To support multiple mesh instances that animate differently, you have to pull a number of tricks. First, if you're using software skinning (ID3DXSkinInfo::UpdateSkinnedMesh()) you have to create vertex buffers for each output mesh, unless you can live with only being able to render an instance once. If you need to render into shadow maps, or dynamic cube maps, or have transparent parts of your animated meshes, you want to keep the generated mesh data around, and thus need a vertex buffer per instance. The easiest way to create this is to clone the input mesh (or input meshes).

The second thing you have to do is to clone the animation controller using ID3DXAnimationController::CloneAnimationController(). This allows you to play different animations (animation sets) on the different instances. However, there's one big caveat: when you call UpdateTime(), the animation controller will write the bone data to some pre-defined output matrices. The way to set up these pre-defined matrices is to use the D3DXFrameRegisterNamedMatrices() function, which takes a pointer to a root D3DXFRAME structure (or your subclass thereof). The problem with this is that you then have to clone the frame hierarchy for each instance, just for the single purpose of passing it into this one function to be able to get the output of the animation controller.

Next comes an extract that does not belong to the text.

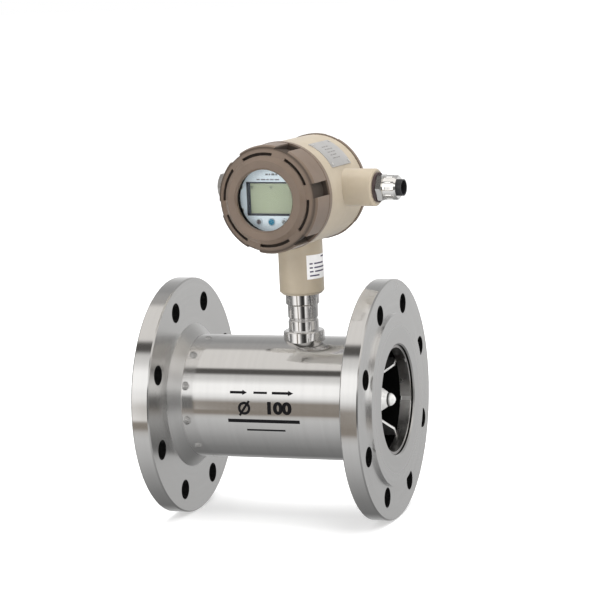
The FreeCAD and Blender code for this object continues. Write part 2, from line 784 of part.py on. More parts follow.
def display_parts():
    """Face plate, liquid crystal module, board, posts, screws, switches and the three buttons."""
    plate_rear = PLATE_FRONT + PLATE_THICK
    board_rear = BOARD_FRONT + BOARD_THICK
    plate = along_y(tube(PLATE_FRONT, plate_rear, PLATE_R))
    cuts = [slab(PLATE_FRONT - REACH, plate_rear + REACH, LCD_WIDE / 2, LCD_HIGH / 2)]
    for place in button_places():
        cuts.append(rod(place, PLATE_FRONT - REACH, plate_rear + REACH, BUTTON_R + SEAT))
    for place in post_places():
        cuts.append(rod(place, PLATE_FRONT - REACH, plate_rear + REACH, SCREW_R + SNUG))
    plate = plate.cut(Part.makeCompound(cuts))

    lcd_front = PLATE_FRONT + LCD_INSET
    lcd = slab(lcd_front, lcd_front + LCD_THICK, LCD_WIDE / 2 - SNUG, LCD_HIGH / 2 - SNUG)
    backlight = slab(lcd_front + LCD_THICK + SNUG, BOARD_FRONT - SNUG, LCD_WIDE / 2 - REACH, LCD_HIGH / 2 - 1)
    board = along_y(tube(BOARD_FRONT, board_rear, PLATE_R))
    board_holes = [rod(p, BOARD_FRONT - REACH, board_rear + REACH, SCREW_R + SNUG) for p in post_places()]
    board = board.cut(Part.makeCompound(board_holes))

    spacers = [rod(p, plate_rear + SNUG, BOARD_FRONT - SNUG, POST_R, SCREW_R + SNUG) for p in post_places()]
    posts = [rod(p, board_rear + SNUG, WALL_FRONT - SNUG, POST_R, SCREW_R + SNUG) for p in post_places()]
    screws = []
    for place in post_places():
        shank = rod(place, PLATE_FRONT - SNUG, board_rear + POST_R * 3, SCREW_R)
        head = rod(place, PLATE_FRONT - SNUG - SCREW_HEAD, PLATE_FRONT - SNUG, SCREW_HEAD_R)
        groove = slab(
            PLATE_FRONT - SCREW_HEAD - REACH, PLATE_FRONT - SCREW_HEAD / 2,
            SCREW_HEAD_R, SCREW_R / 4, place[0], place[1],
        )
        screws.append(shank.fuse(head).cut(groove))

    flange_front = plate_rear + SEAT
    flange_rear = flange_front + BUTTON_FLANGE
    switch_front = flange_rear + BUTTON_TRAVEL + SEAT
    buttons = []
    switches = []
    for place in button_places():
        cap = rod(place, PLATE_FRONT - BUTTON_PROUD, flange_rear, BUTTON_R)
        skirt = rod(place, flange_front, flange_rear, BUTTON_FLANGE_R)
        buttons.append(cap.fuse(skirt).removeSplitter())
        switches.append(slab(switch_front, BOARD_FRONT - SNUG, SWITCH_HALF, SWITCH_HALF, place[0], place[1]))
    return {
        "display_plate": plate,
        "lcd_module": lcd,
        "backlight": backlight,
        "display_board": board,
        "display_spacers": joined(spacers),
        "display_posts": joined(posts),
        "display_screws": joined(screws),
        "button_switches": joined(switches),
        "button_left": buttons[0],
        "button_enter": buttons[1],
        "button_right": buttons[2],
    }


def terminal_parts():
    """Stepped terminal block on the rear of the dividing wall, and its clamp screws."""
    base = WALL_REAR + SNUG
    step = base + TERMINAL_DEEP / 2
    top = base + TERMINAL_DEEP
    half_wide = TERMINAL_WIDE / 2
    half_high = TERMINAL_HIGH / 2
    low = slab(base, step, half_wide, half_high)
    high = slab(step, top, half_wide, half_high - TERMINAL_STEP)
    body = low.fuse(high).removeSplitter()
    pitch = TERMINAL_WIDE / TERMINAL_WAYS
    screws = []
    for i in range(TERMINAL_WAYS):
        place = ((i - (TERMINAL_WAYS - 1) / 2) * pitch, 0.0)
        body = body.cut(rod(place, step, top + REACH, TERMINAL_SCREW_R + SNUG))
        head = rod(place, step + SNUG, top - 1, TERMINAL_SCREW_R)
        groove = slab(top - 2, top, TERMINAL_SCREW_R, TERMINAL_SCREW_R / 6, place[0], place[1])
        screws.append(head.cut(groove))
    return {"terminal_block": body, "terminal_screws": joined(screws)}


# ---------------------------------------------------------------- fittings
def conduit_plug():
    """Hexagon plug that closes the left conduit boss."""
    thread = tube(CONDUIT_REACH - PLUG_THREAD, CONDUIT_REACH + SNUG, CONDUIT_BORE_R - SNUG)
    head = hexagon(CONDUIT_REACH + SNUG, CONDUIT_REACH + PLUG_HEAD, PLUG_HEX_R + REACH, 0.001)
    socket = tube(CONDUIT_REACH + PLUG_HEAD / 2, CONDUIT_REACH + PLUG_HEAD + REACH, PLUG_HEX_R / 3)
    plug = thread.fuse(head).cut(socket)
    return moved(plug.mirror(ORIGIN, X_AXIS), y=CONDUIT_S, z=CONDUIT_UP)


def connector_parts():
    """Round plug-in connector on the right conduit boss."""
    start = CONDUIT_REACH + SNUG
    hex_start = start + WASHER_RING + SNUG
    hex_end = hex_start + HEX_THICK
    sleeve_start = hex_end + SNUG
    sleeve_end = sleeve_start + SLEEVE_LENGTH
    bore = SLEEVE_R - SLEEVE_WALL
    insert_end = sleeve_end + INSERT_PROUD
    washer = tube(start, start + WASHER_RING, WASHER_RING_R, CONDUIT_BORE_R)
    thread = tube(CONDUIT_REACH - PLUG_THREAD, hex_start, CONDUIT_BORE_R - 2 * SNUG, bore + SNUG)
    nut = hexagon(hex_start, hex_end, HEX_R, bore + SNUG).fuse(thread).removeSplitter()
    edge = SLEEVE_FLUTE_R
    sleeve = lathe([
        (sleeve_start, bore + SNUG),
        (sleeve_end, bore + SNUG),
        (sleeve_end, SLEEVE_R - edge),
        (sleeve_end - edge, SLEEVE_R),
        (sleeve_start + edge, SLEEVE_R),
        (sleeve_start, SLEEVE_R - edge),
    ])
    flute = tube(sleeve_start + 2 * edge, sleeve_end - 3 * edge, SLEEVE_FLUTE_R)
    flute.translate(point(0, 0, SLEEVE_R + SLEEVE_FLUTE_R / 3))
    sleeve = sleeve.cut(Part.makeCompound(spun(flute, X_AXIS, steps(SLEEVE_FLUTES))))
    shell = bore - INSERT_WALL
    cavity_floor = insert_end - INSERT_CAVITY
    cavity = tube(cavity_floor, insert_end + REACH, shell)
    insert = tube(CONDUIT_REACH - PLUG_THREAD, insert_end, bore).cut(cavity)
    pin = tube(cavity_floor + SNUG, cavity_floor + PIN_LENGTH, PIN_R)
    pin.translate(point(0, 0, PIN_RING_R))
    pins = spun(pin, X_AXIS, steps(PIN_COUNT, 180.0 / PIN_COUNT))
    made = {
        "connector_washer": washer,
        "connector_nut": nut,
        "connector_sleeve": sleeve,
        "connector_insert": insert,
        "connector_pins": joined(pins),
    }
    return {name: moved(shape, y=CONDUIT_S, z=CONDUIT_UP) for name, shape in made.items()}


def nameplate_parts():
    """Blank curved plate on the drum's upper right side, with a rivet at each corner."""
    inner = DRUM_R + SNUG
    outer = inner + NAMEPLATE_THICK
    ring = tube(NAMEPLATE_FRONT, NAMEPLATE_REAR, outer, inner)
    big = 2 * DRUM_R
    angles = [math.radians(NAMEPLATE_FROM), math.radians(NAMEPLATE_TO)]
    wedge_points = [point(NAMEPLATE_FRONT - REACH, 0, 0)]
    for angle in angles:
        wedge_points.append(point(NAMEPLATE_FRONT - REACH, -big * math.cos(angle), big * math.sin(angle)))
    wedge = Part.Face(Part.makePolygon(wedge_points + wedge_points[:1]))
    wedge = wedge.extrude(point(NAMEPLATE_REAR - NAMEPLATE_FRONT + 2 * REACH, 0, 0))
    plate = ring.common(wedge)
    inset = math.degrees(RIVET_INSET / DRUM_R)
    rivets = []
    for angle in (NAMEPLATE_FROM + inset, NAMEPLATE_TO - inset):
        for along in (NAMEPLATE_FRONT + RIVET_INSET, NAMEPLATE_REAR - RIVET_INSET):
            rivet = along_z(tube(outer + SNUG, outer + RIVET_HEAD, RIVET_R))
            rivet = moved(rivet, x=along)
            rivet.rotate(ORIGIN, X_AXIS, 90.0 - angle)
            rivets.append(rivet)
    return {"nameplate": along_y(plate), "nameplate_rivets": along_y(joined(rivets))}


def neck_screw():
    """Socket set screw that locks the head on the stem."""
    body = tube(PIVOT_R + RUNNING + SNUG, NECK_R - SNUG, SET_SCREW_R)
    socket = tube(NECK_R - SET_SCREW_R, NECK_R + REACH, SET_SCREW_R / 2)
    return moved(along_y(body.cut(socket)), z=SET_SCREW_Z - HEAD_Z)


def main():
    os.makedirs("parts", exist_ok=True)
    rotor_face = STEM_X - ROTOR_HALF - HUB_GAP
    outlet_face = FACE_TO_FACE - (STEM_X + ROTOR_HALF + HUB_GAP)
    inlet_flange = flange()
    ring = retaining_ring()
    pipe_parts = {
        "inlet_flange": inlet_flange,
        "outlet_flange": mirrored(inlet_flange),
        "body_tube": body_tube(),
        "inlet_retaining_ring": ring,
        "outlet_retaining_ring": mirrored(ring),
        "inlet_guide": guide(rotor_face, STEM_X - CHAMBER_HALF),
        "outlet_guide": mirrored(guide(outlet_face, FACE_TO_FACE - STEM_X - CHAMBER_HALF)),
        "inlet_bush": bush(rotor_face),
        "outlet_bush": mirrored(bush(outlet_face)),
        "inlet_thrust_disc": thrust_disc(rotor_face),
        "outlet_thrust_disc": mirrored(thrust_disc(outlet_face)),
        "rotor": rotor(),
        "rotor_shaft": rotor_shaft(),
        "thrust_washers": thrust_washers(),
        "sensor_boss": sensor_boss(),
        "stem": stem(),
        "stem_seal": stem_seal(),
    }
    pipe_parts.update(pickup_parts())
    head_parts = {"housing_body": housing_body(), "neck_set_screw": neck_screw()}
    turned = {"front_cover": front_cover(), "rear_cover": rear_cover()}
    turned.update(window_parts())
    turned.update(cover_seals())
    head_parts.update({name: along_y(shape) for name, shape in turned.items()})
    head_parts.update(display_parts())
    head_parts.update(terminal_parts())
    head_parts["conduit_plug"] = conduit_plug()
    head_parts.update(connector_parts())
    head_parts.update(nameplate_parts())
    for name, shape in pipe_parts.items():
        save(name, shape)
    for name, shape in head_parts.items():
        save(name, on_head(shape))


main()
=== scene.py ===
"""Finishes, printed marks and studio for a flanged turbine flow meter with a display head."""
import json
import logging
import math
from dataclasses import dataclass, field
from enum import Enum
from typing import Callable, Sequence

import bpy
from mathutils import Matrix, Vector


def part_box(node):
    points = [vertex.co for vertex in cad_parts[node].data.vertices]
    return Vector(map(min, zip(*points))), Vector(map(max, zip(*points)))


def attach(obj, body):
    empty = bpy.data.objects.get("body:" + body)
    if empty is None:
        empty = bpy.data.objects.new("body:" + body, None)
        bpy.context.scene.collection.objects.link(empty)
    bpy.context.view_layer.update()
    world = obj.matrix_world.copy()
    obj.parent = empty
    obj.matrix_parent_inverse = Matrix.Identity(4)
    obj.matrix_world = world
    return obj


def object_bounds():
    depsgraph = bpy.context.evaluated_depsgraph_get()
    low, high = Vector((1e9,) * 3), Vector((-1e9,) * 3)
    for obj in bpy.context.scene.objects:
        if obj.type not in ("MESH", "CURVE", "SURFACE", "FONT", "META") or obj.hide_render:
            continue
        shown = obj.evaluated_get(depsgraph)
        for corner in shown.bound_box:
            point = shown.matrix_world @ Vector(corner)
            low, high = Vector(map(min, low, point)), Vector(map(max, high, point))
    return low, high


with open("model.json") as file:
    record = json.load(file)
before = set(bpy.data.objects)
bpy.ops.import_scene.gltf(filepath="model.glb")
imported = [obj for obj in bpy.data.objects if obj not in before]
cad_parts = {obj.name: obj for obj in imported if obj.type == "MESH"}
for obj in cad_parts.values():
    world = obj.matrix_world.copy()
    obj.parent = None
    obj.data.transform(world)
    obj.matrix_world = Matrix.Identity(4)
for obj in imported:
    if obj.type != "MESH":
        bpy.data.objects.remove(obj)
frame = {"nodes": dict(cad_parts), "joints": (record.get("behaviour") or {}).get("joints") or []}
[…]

What's extra delicious about this situation is the fact that the D3DXFRAME contains the transformation matrix as an inline data member. If you want to push the matrix into a scene graph, or want to collect all the matrices into a contiguous array (such as needed to call UpdateSkinnedMesh() or setting constants for a skinning vertex shader), you have to manually copy the data out once you're done. This is a pretty abysmal waste of precious cache lines. If you want a high-performance animation system (say, for hundreds of RTS characters), you probably want to write it yourself.